Normally, the rules of this sort of thing are as follows:
1.Thank the blogger who nominated you, linking back to their site
2.Put the Award logo on your blog.
3.Answer the ten questions sent to you.
4.Make up ten new questions for your nominees to answer
5.Nominate ten blogs.
As I'm a party-pooper, I'm going to stop at number 3. But I am more than happy to do steps 1-3.
Step 1: Nessa, I have greatly enjoyed following your sewing progress this last year or so. Like many bloggers I admire, you really jumped right in with both feet and seem to have learned A LOT really fast. Also, you hand sew most everything, which is just cool.
Step 2: Uh, will do!
Step 3: Nessa posed 10 questions to me, and I'll do my best to answer them!
- How long have you been blogging? Well, Sewing and Sightseeing is my first blog (unless you count LiveJournal in college. Please don't.) and I started it when we moved to Australia in 2010, mostly to show the folks back home what I was up to. My very first post was a generic 'Hello and Welcome' on October 16.
- What is / are your favorite topics to blog about? That's kinda in the title. Ever since I got involved in HSF, the blog has been weighted towards sewing adventures instead of travelling ones.
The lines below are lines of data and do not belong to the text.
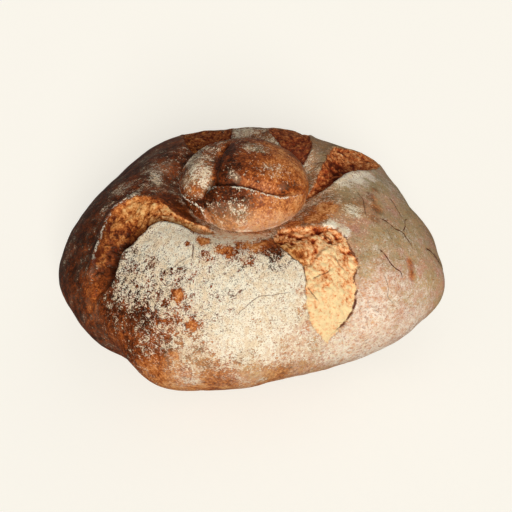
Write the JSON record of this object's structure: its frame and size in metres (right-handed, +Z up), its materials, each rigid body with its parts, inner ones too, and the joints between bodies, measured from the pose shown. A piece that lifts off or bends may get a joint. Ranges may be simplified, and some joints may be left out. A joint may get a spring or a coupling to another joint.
{
  "type": "sourdough loaf",
  "caption": "Large round country sourdough loaf with a slashed knot of dough baked onto its crown and torn, craggy bursts running out from under it; floured crust, flat base.",
  "frame": {"origin": "on the ground under the middle of the loaf's bounding box", "axes": "+Z up through the knot, +X along the loaf's longer side, -Y towards the side with the widest front burst"},
  "size_m": [0.2886, 0.2595, 0.1395],
  "materials": {
    "crust": "matte baked crust dusted with flour, golden torn crumb in the bursts"
  },
  "bodies": {
    "root": {"loaf": "crust"}
  },
  "joints": []
}
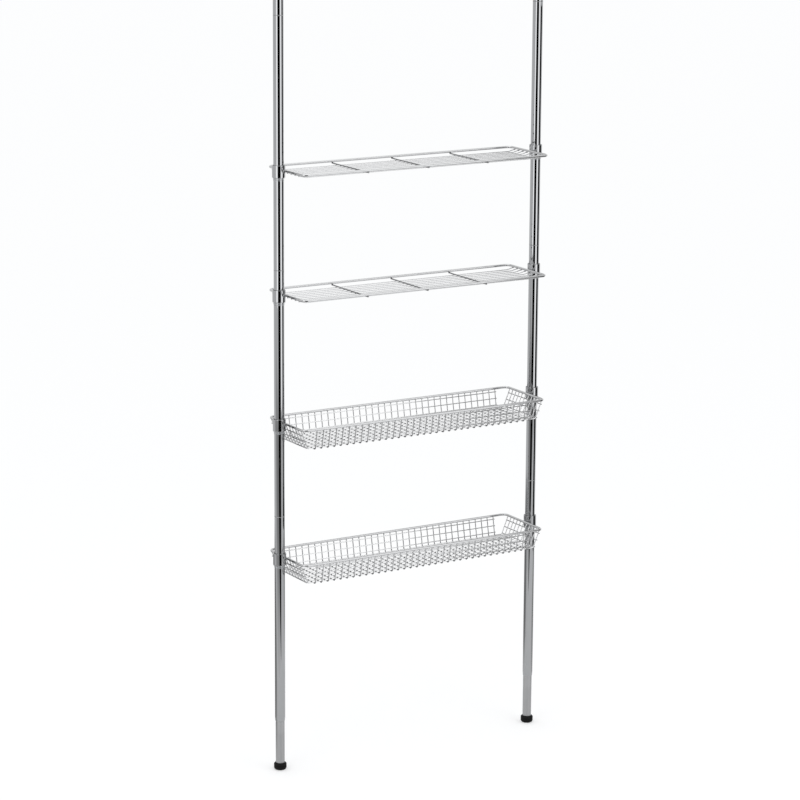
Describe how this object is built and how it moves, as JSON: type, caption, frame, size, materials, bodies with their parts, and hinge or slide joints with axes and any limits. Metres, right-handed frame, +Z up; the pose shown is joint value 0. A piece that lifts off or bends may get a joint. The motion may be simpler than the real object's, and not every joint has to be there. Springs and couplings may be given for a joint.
{
  "type": "tension pole shelf unit",
  "caption": "Floor-to-ceiling tension pole rack: chromed poles with sprung legs and rubber feet carry flat wire shelves and wire baskets on sliding wedge collars.",
  "frame": {"origin": "on the floor, midway between the two poles", "axes": "+Z up along the poles, +X from the left pole to the right one seen from the front, +Y to the back"},
  "size_m": [0.753, 0.178, 2.4454],
  "materials": {
    "pole_chrome": "bright chrome plate on steel tube",
    "collar_chrome": "bright chrome plate on a turned steel ring",
    "wire_chrome": "chrome plate on welded steel wire",
    "leg_steel": "satin plated steel tube",
    "spring_steel": "oiled spring wire",
    "clear_plastic": "translucent pale grey",
    "grey_plastic": "moulded, plain",
    "rubber": "black, matt"
  },
  "bodies": {
    "poles": {"left_ceiling_cap": "rubber", "left_head_tube": "pole_chrome", "left_upper_tube": "pole_chrome", "left_middle_tube": "pole_chrome", "left_lower_tube": "pole_chrome", "left_joint_inserts": "grey_plastic", "left_spring_stop": "grey_plastic", "right_ceiling_cap": "rubber", "right_head_tube": "pole_chrome", "right_upper_tube": "pole_chrome", "right_middle_tube": "pole_chrome", "right_lower_tube": "pole_chrome", "right_joint_inserts": "grey_plastic", "right_spring_stop": "grey_plastic"},
    "left_leg": {"left_foot": "rubber", "left_leg_tube": "leg_steel", "left_leg_guide": "grey_plastic", "left_leg_spring": "spring_steel"},
    "right_leg": {"right_foot": "rubber", "right_leg_tube": "leg_steel", "right_leg_guide": "grey_plastic", "right_leg_spring": "spring_steel"},
    "upper_shelf": {"upper_shelf_rim": "wire_chrome", "upper_shelf_cross_wires": "wire_chrome", "upper_shelf_long_wires": "wire_chrome", "upper_shelf_left_collar": "collar_chrome", "upper_shelf_left_sleeve": "clear_plastic", "upper_shelf_right_collar": "collar_chrome", "upper_shelf_right_sleeve": "clear_plastic"},
    "lower_shelf": {"lower_shelf_rim": "wire_chrome", "lower_shelf_cross_wires": "wire_chrome", "lower_shelf_long_wires": "wire_chrome", "lower_shelf_left_collar": "collar_chrome", "lower_shelf_left_sleeve": "clear_plastic", "lower_shelf_right_collar": "collar_chrome", "lower_shelf_right_sleeve": "clear_plastic"},
    "upper_basket": {"upper_basket_rim": "wire_chrome", "upper_basket_cross_wires": "wire_chrome", "upper_basket_long_wires": "wire_chrome", "upper_basket_side_rails": "wire_chrome", "upper_basket_end_rails": "wire_chrome", "upper_basket_left_collar": "collar_chrome", "upper_basket_left_sleeve": "clear_plastic", "upper_basket_right_collar": "collar_chrome", "upper_basket_right_sleeve": "clear_plastic"},
    "lower_basket": {"lower_basket_rim": "wire_chrome", "lower_basket_cross_wires": "wire_chrome", "lower_basket_long_wires": "wire_chrome", "lower_basket_side_rails": "wire_chrome", "lower_basket_end_rails": "wire_chrome", "lower_basket_left_collar": "collar_chrome", "lower_basket_left_sleeve": "clear_plastic", "lower_basket_right_collar": "collar_chrome", "lower_basket_right_sleeve": "clear_plastic"}
  },
  "joints": [
    {"name": "left_leg_slide", "type": "slide", "parent": "poles", "child": "left_leg", "axis": [0, 0, 1], "range_m": [0, 0.06], "stiffness_N_per_m": 3300, "springref_m": -0.05, "deforming": ["left_leg_spring"]},
    {"name": "right_leg_slide", "type": "slide", "parent": "poles", "child": "right_leg", "axis": [0, 0, 1], "range_m": [0, 0.06], "stiffness_N_per_m": 3300, "springref_m": -0.05, "deforming": ["right_leg_spring"]},
    {"name": "upper_shelf_slide", "type": "slide", "parent": "poles", "child": "upper_shelf", "axis": [0, 0, 1], "range_m": [-0.12, 0.6]},
    {"name": "lower_shelf_slide", "type": "slide", "parent": "poles", "child": "lower_shelf", "axis": [0, 0, 1], "range_m": [-0.12, 0.12]},
    {"name": "upper_basket_slide", "type": "slide", "parent": "poles", "child": "upper_basket", "axis": [0, 0, 1], "range_m": [-0.12, 0.12]},
    {"name": "lower_basket_slide", "type": "slide", "parent": "poles", "child": "lower_basket", "axis": [0, 0, 1], "range_m": [-0.3, 0.12]}
  ]
}
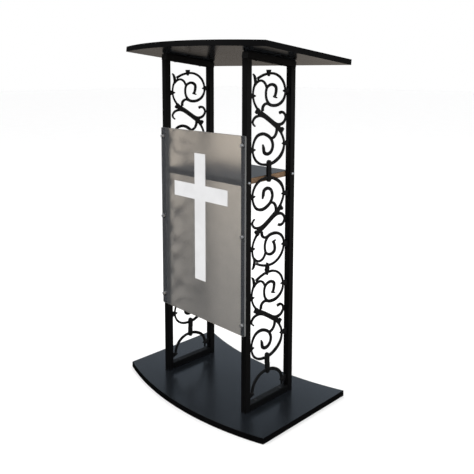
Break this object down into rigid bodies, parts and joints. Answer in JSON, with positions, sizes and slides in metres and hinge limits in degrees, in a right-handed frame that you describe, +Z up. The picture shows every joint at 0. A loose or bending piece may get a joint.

In fact, I have about a year's worth of travelling that hasn't been blogged about. There's just no deadline to post them!
- Do you have a favorite book and or author? And what do you love the most about them? Ugh, this one's hard. Let's stick with fiction, as my costuming library is another story. I can't say I really have a favorite novel, but I do have about a half shelf of books that I move with me from house to house, country to country. That started in college, and it's still pretty much the same 15 or so books, several of which are favorites from middle school or high school, things I have read a hundred times. They're comfort books. And they include The Blue Castle by L.M. Montgomery, And Both Were Young by Madeleine L'Engle, and the Memory, Sorrow, and Thorn trilogy by Tad Williams. Newer additions include The Red Tent by Anita Diamant, and The History of Love by Nicole Krauss.
- Which is / are your favorite historical (sewing) periods? My body works well in Regency, and I adore the silhouette, but not as much the frills. I love a good tailored look, so 1880's is definitely at least my number 2, if not my number 1. But I made an 1830's frock last year and was surprised by how happy it made me, and oh 1930's works really well as a modern wardrobe. Honestly, I've always had a sewing bucket list of sewing something from every era (however you define 'era'). And the only century that really doesn't (yet) appeal is the 18th.
- Do you have a piece of clothing in your wardrobe that you really love? I'd have to say my 1930's trousers make me feel most like the me I want to be. But I'm probably most proud of the tailcoat I made Dan for our wedding. I will probably never work with such good wool again, but it was truly a joy to craft and he looked stunning (though I'm a bit biased).
- Which sewing / crafting technique would you love to learn? Spinning, hands down. And weaving. I have another bucket list item that I take raw material, process it, spin it, weave it, and make it in to something wearable. The cloth making process is really fascinating to me, and I love visiting (and working at) old textile mills.
- If a time traveler offered to take you anywhere in time and space, where would you go? I love to dress in different time periods, but I truly am a child of modern times and really love a good bed, warm house, and indoor plumbing. So I'd probably stick to the 20th century, experiencing things like the Votes for Women campaign and maybe both world wars (the home front anyway). If I truly was going to go back, I'd want to go back to better understand really important points in our history.
- Describe your ideal dress fabric. Well, I'm a cotton person, but a good fine crisp silk can be a dream to work with.
- Which is your most important sewing or crafting tool? This is probably a bit generic, but my machine. It's the heaviest thing we move from country to country, and I have to lug along a step-down converter so it can take 220V electricity, but it's totally worth it. Other than that, I'm really partial to which hand sewing needles I use. They need to be really good quality and thin.
- Are you more of a lace or a ruffle person? Uh, can I pick pleats? Some lace is stunning, but I never use it, and I mostly confine ruffles to petticoats. Again, I love the tailored look so pleats all the way.
And that's it! Thank you again Nessa, this was an interesting reflection exercise!